Well yeah. Also an industry where a small leg up on some competitor can
turn into a big deal. So that goes both ways.
> My personal preference would be to use the I2C based standard
> interface. That actually doesn't perform too badly, it's probably
> cheaper than KCS since you already have I2C, anyway, and the I2C
> interfaces are generally tied to an interrupt. The trouble
> is that the only hardware implementation of this I know of seems
> to be poorly done, but that mostly affects trying to use the
> ethernet interface and the local interface at the same time.
>
> Of course, the driver for I2C is not yet in the standard kernel as it
> requires a fairly massive I2C driver rewrite to allow the
> IPMI driver to do it's panic-time operations.

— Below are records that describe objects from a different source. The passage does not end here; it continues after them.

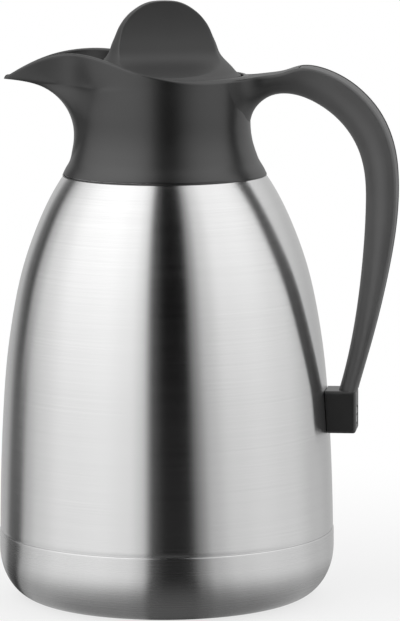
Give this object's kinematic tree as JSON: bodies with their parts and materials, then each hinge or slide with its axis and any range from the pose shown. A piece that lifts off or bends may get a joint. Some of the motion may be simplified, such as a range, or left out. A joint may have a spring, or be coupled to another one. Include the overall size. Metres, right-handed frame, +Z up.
{
  "type": "insulated serving jug with twist stopper",
  "caption": "Double-walled steel serving jug with a dark moulded pouring head, an open side handle and a twist stopper with a paddle grip.",
  "frame": {"origin": "centre of the ring it stands on, at table height", "axes": "+Z up along the jug's axis, -X towards the spout, +X towards the handle"},
  "size_m": [0.1679, 0.141, 0.2503],
  "materials": {
    "shell_steel": "satin",
    "inner_steel": "satin",
    "screw_steel": "satin",
    "getter_alloy": "matte",
    "bead_alloy": "satin",
    "dark_plastic": "satin",
    "inner_plastic": "satin",
    "silicone": "matte",
    "foam": "matte"
  },
  "bodies": {
    "jug": {"outer_shell": "shell_steel", "inner_flask": "inner_steel", "vessel_bottom": "inner_steel", "getter": "getter_alloy", "evacuation_bead": "bead_alloy", "base_cup": "shell_steel", "neck_gasket": "silicone", "neck_ring": "inner_plastic", "pouring_head": "dark_plastic", "handle_cover": "dark_plastic", "handle_block": "dark_plastic", "handle_lug": "inner_steel", "handle_screw": "screw_steel"},
    "seal": {"stopper_seal": "silicone"},
    "stopper": {"stopper_grip": "dark_plastic", "stopper_plug": "inner_plastic", "stopper_bottom": "inner_plastic", "stopper_insulation": "foam"}
  },
  "joints": [
    {"name": "stopper_rise", "type": "slide", "parent": "jug", "child": "seal", "axis": [0, 0, 1], "range_m": [0, 0.00667]},
    {"name": "stopper_turn", "type": "hinge", "parent": "seal", "child": "stopper", "pos_m": [0, 0, 0.2136], "axis": [0, 0, 1], "range_deg": [0, 240]}
  ],
  "couplings": [
    {"joint": "stopper_rise", "follows": "stopper_turn", "m_per_rad": 0.0015915}
  ]
}
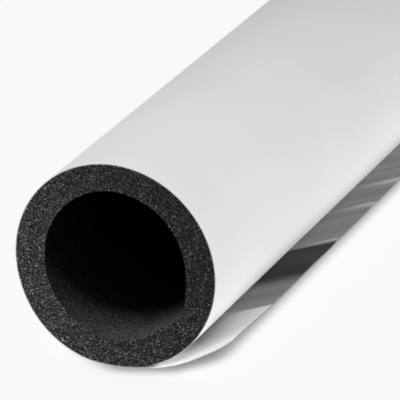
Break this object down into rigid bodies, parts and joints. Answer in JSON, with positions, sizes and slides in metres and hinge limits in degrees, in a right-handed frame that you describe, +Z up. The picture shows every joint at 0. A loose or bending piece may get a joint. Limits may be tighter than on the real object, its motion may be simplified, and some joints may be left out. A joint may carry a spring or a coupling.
{
  "type": "pipe insulation lagging",
  "caption": "Length of slit foam pipe insulation tube in a bonded light grey cladding sheet, with an open self-sealing lap along the slit.",
  "frame": {"origin": "middle of the underside of the whole piece as it lies, halfway along", "axes": "+Y along the tube from the near end to the far end, +Z up, the lap on the +X side"},
  "size_m": [0.1028, 1, 0.097],
  "materials": {
    "foam": "matt closed-cell foam",
    "cladding": "matt, very fine cross weave",
    "film": "glossy backing film with cross ridges"
  },
  "bodies": {
    "root": {"foam_tube": "foam", "cladding_jacket": "cladding", "release_film": "film"}
  },
  "joints": []
}
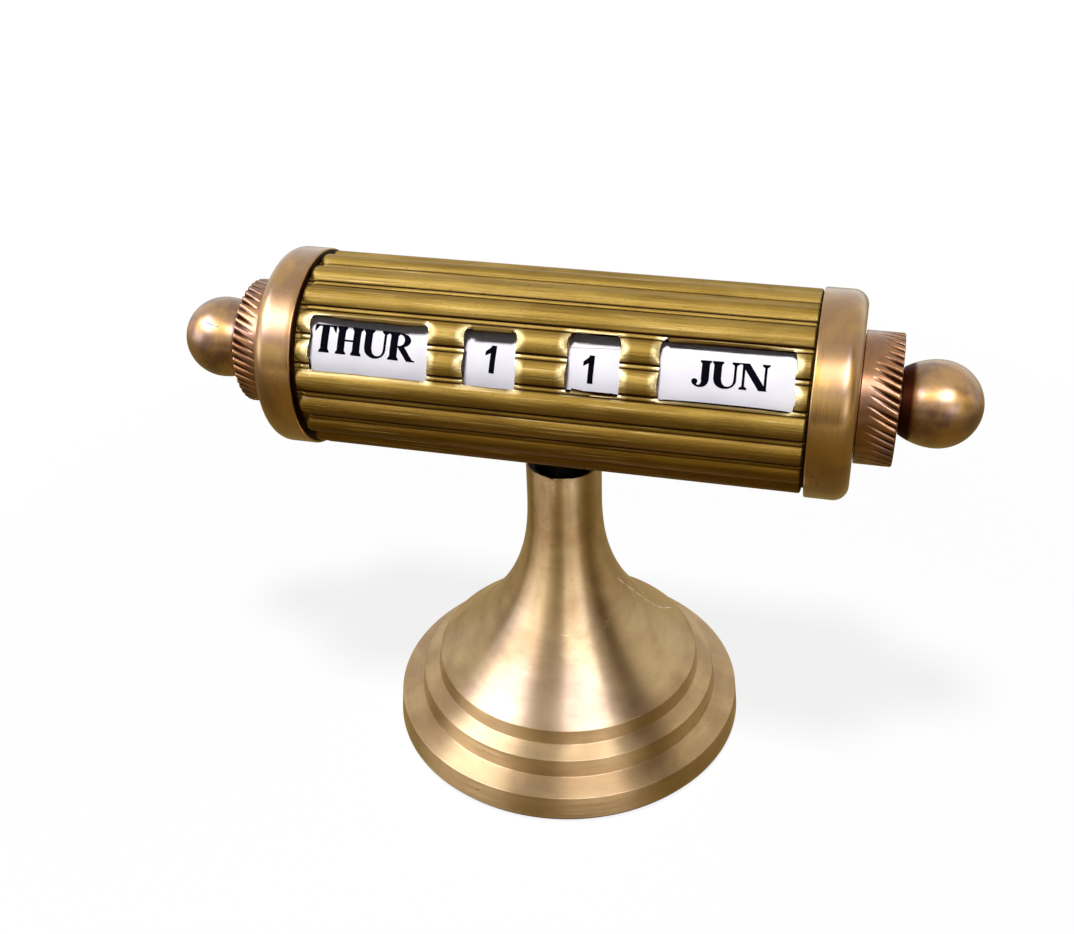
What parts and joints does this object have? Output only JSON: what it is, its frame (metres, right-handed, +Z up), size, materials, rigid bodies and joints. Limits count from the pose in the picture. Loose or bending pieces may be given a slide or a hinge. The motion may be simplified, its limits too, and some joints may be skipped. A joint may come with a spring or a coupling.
{
  "type": "perpetual desk calendar",
  "caption": "Brass desk calendar: a reeded tube on a trumpet stand, with windows on paper-banded drums turned by knurled collars and ball knobs at its ends.",
  "frame": {"origin": "centre of the felt under the stand, on the desk", "axes": "+X along the tube towards the month end, +Y away from the reader, +Z up the stand"},
  "size_m": [0.1524, 0.073, 0.1012],
  "materials": {
    "stand_brass": "satin, lathe brushed",
    "aged_tube_brass": "tarnished, worn on the crests",
    "cap_brass": "satin",
    "collar_brass": "satin with bright cuts",
    "knob_brass": "satin",
    "inner_brass": "as drawn",
    "plated_steel": "zinc plated",
    "blackened_steel": "blackened",
    "fibre": "matt red fibre",
    "felt": "felt",
    "paper": "printed paper"
  },
  "bodies": {
    "stand_and_tube": {"base_foot": "stand_brass", "base_pad": "felt", "stand_screw": "plated_steel", "stand_washer": "plated_steel", "stand_spacer": "blackened_steel", "centre_block": "inner_brass", "housing_tube": "aged_tube_brass", "left_end_cap": "cap_brass", "right_end_cap": "cap_brass", "left_spring_washer": "plated_steel", "right_spring_washer": "plated_steel", "left_thrust_washer": "fibre", "right_thrust_washer": "fibre"},
    "day_dial": {"day_collar": "collar_brass", "day_collar_screw": "blackened_steel", "day_sleeve": "inner_brass", "day_hub_disc": "inner_brass", "day_idle_disc": "inner_brass", "day_drum_tube": "inner_brass", "day_paper_band": "paper"},
    "tens_dial": {"tens_knob": "knob_brass", "tens_shaft": "inner_brass", "tens_discs": "inner_brass", "tens_drum_tube": "inner_brass", "tens_paper_band": "paper", "tens_spacer": "plated_steel"},
    "units_dial": {"units_knob": "knob_brass", "units_shaft": "inner_brass", "units_discs": "inner_brass", "units_drum_tube": "inner_brass", "units_paper_band": "paper", "units_spacer": "plated_steel"},
    "month_dial": {"month_collar": "collar_brass", "month_collar_screw": "blackened_steel", "month_sleeve": "inner_brass", "month_hub_disc": "inner_brass", "month_idle_disc": "inner_brass", "month_drum_tube": "inner_brass", "month_paper_band": "paper"}
  },
  "joints": [
    {"name": "day_turn", "type": "hinge", "parent": "stand_and_tube", "child": "day_dial", "pos_m": [0, 0, 0.0822], "axis": [1, 0, 0], "continuous": true},
    {"name": "tens_turn", "type": "hinge", "parent": "stand_and_tube", "child": "tens_dial", "pos_m": [0, 0, 0.0822], "axis": [1, 0, 0], "continuous": true},
    {"name": "units_turn", "type": "hinge", "parent": "stand_and_tube", "child": "units_dial", "pos_m": [0, 0, 0.0822], "axis": [1, 0, 0], "continuous": true},
    {"name": "month_turn", "type": "hinge", "parent": "stand_and_tube", "child": "month_dial", "pos_m": [0, 0, 0.0822], "axis": [1, 0, 0], "continuous": true}
  ]
}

That seems like a fairly compelling argument against. It's not in the
"standard kernel" (i.e. of Linux); it's probably not in other OSes. So
now you're asking the software side of the industry to spend another
several years playing catchup.
> BT would be better for performance, I guess, but it's yet another
> interface to tie in, and hanging this off an existing bus
> seems like a sensible thing to do. And performance is really not
> an issue for IPMI.
BT is already supported by existing code (e.g. OpenIPMI driver). It can
almost certainly be presented on a PCI card (at PCI-mediated addresses
not some legacy ISA port range). So what do you mean "yet another
interface to tie in"? It's just a blob of behavior to be situated on a
PCI card (or mboard implementation in PCI space).
I2C? Volunteering to put it on I2C is like volunteering to put the new
branch office on a 1200 baud modem because you're suspicious of all that
newfangled fiber stuff. Huh?
Regarding performance, we've had real struggles with IPMI performance
aspects. There were situations where kipmid failed to start or didn't
do its job correctly, resulting in very slow IPMI operations. Seemingly
harmless -- except that some OEM management agent daemon was making
decisions based on feedback from IPMI. The delays caused it to get into
some watchdog code that decided the system was hung and issued a reboot.

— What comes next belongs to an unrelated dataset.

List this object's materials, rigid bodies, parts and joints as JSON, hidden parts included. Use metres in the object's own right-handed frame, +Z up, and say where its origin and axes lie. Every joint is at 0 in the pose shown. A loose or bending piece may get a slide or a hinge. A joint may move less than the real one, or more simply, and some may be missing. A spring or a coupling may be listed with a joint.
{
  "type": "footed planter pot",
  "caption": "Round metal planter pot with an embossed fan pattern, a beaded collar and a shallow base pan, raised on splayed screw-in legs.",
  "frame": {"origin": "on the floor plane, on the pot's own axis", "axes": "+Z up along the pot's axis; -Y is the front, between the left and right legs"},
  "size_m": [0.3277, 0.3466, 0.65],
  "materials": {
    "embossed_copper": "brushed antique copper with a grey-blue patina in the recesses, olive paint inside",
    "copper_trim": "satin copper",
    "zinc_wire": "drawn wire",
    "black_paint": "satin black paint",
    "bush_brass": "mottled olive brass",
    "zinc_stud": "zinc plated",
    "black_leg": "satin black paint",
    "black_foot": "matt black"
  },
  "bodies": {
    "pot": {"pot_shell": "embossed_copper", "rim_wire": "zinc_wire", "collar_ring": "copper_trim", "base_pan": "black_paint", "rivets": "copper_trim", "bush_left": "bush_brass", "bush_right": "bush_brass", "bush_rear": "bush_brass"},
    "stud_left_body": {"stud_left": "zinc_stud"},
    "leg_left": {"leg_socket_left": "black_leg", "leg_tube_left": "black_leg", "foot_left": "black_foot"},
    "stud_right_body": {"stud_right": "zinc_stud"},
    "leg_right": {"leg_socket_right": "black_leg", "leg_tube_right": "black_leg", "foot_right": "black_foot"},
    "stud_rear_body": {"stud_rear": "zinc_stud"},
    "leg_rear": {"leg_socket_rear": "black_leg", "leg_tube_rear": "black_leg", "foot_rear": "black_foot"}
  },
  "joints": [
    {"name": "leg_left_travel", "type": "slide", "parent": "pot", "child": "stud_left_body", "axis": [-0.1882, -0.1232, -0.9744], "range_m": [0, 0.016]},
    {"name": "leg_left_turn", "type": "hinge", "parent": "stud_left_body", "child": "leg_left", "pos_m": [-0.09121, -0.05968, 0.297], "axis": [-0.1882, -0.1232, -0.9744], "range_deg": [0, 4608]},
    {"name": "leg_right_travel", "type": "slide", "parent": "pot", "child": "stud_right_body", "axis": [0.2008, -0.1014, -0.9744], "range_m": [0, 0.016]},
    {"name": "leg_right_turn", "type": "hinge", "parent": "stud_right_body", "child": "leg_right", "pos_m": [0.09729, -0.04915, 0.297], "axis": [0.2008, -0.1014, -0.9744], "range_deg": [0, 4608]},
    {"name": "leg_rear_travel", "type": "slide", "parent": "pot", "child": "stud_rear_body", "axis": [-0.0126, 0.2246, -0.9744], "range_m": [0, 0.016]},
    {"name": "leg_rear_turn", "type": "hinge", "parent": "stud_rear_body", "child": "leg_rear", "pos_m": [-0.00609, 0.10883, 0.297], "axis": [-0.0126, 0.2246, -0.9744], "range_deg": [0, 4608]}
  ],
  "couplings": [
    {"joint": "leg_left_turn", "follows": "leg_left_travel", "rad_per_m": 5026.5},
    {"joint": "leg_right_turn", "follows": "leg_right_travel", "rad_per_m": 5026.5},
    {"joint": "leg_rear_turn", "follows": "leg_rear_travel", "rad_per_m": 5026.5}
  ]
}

On other systems, the OEM management agents poll IPMI so persistently
that kipmid ends up taking a significant fraction of a CPU (nearly
100% of a CPU in bursts, long term average of 40%+). Since the Linux
"Console OS" in COS-bearing versions of ESX is by design limited to a
single CPU, and since it does have other tasks to do, this causes some
bad bottlenecks.
These things I mention are our bugs, should be fixed, are not
necessarily the "fault" of IPMI. Yet they would have no noticable
impact if the BMC hardware was speaking BT. The slow operations which
(when magnified by 1000s of calls) took up most of a CPU would instead
take up a barely measurable portion of a CPU.
I don't suppose my viewpoint on this is going to be popular on lkml,
but it is rather parochial to base hardware design decisions on "that's
OK because it will be dealt with in some nebulous near-future version
of the Linux kernel". That's great for people who will be running a
bleeding edge Linux kernel. Not so good for people running stodgier
Linux distros, other *ix OSes, Windows, QNX, who knows what else.
It's great that Linux is [or intends to be] on top of this. It's not
the whole world. The Dells of this world necessarily have to design
systems that will work adequately with e.g. RHEL5.4 (2.6.18 + a zillion
patches), not to mention Win2K3 SP${current}, etc.
If you're designing a phone handset, router, set-top box, etc. --
something where you own the entire project from hardware up to the top
of the software stack -- _then_ you can make decisions on such criteria.
General purpose hardware designs have to support general purpose OSes,
including lots of weird little backwaters.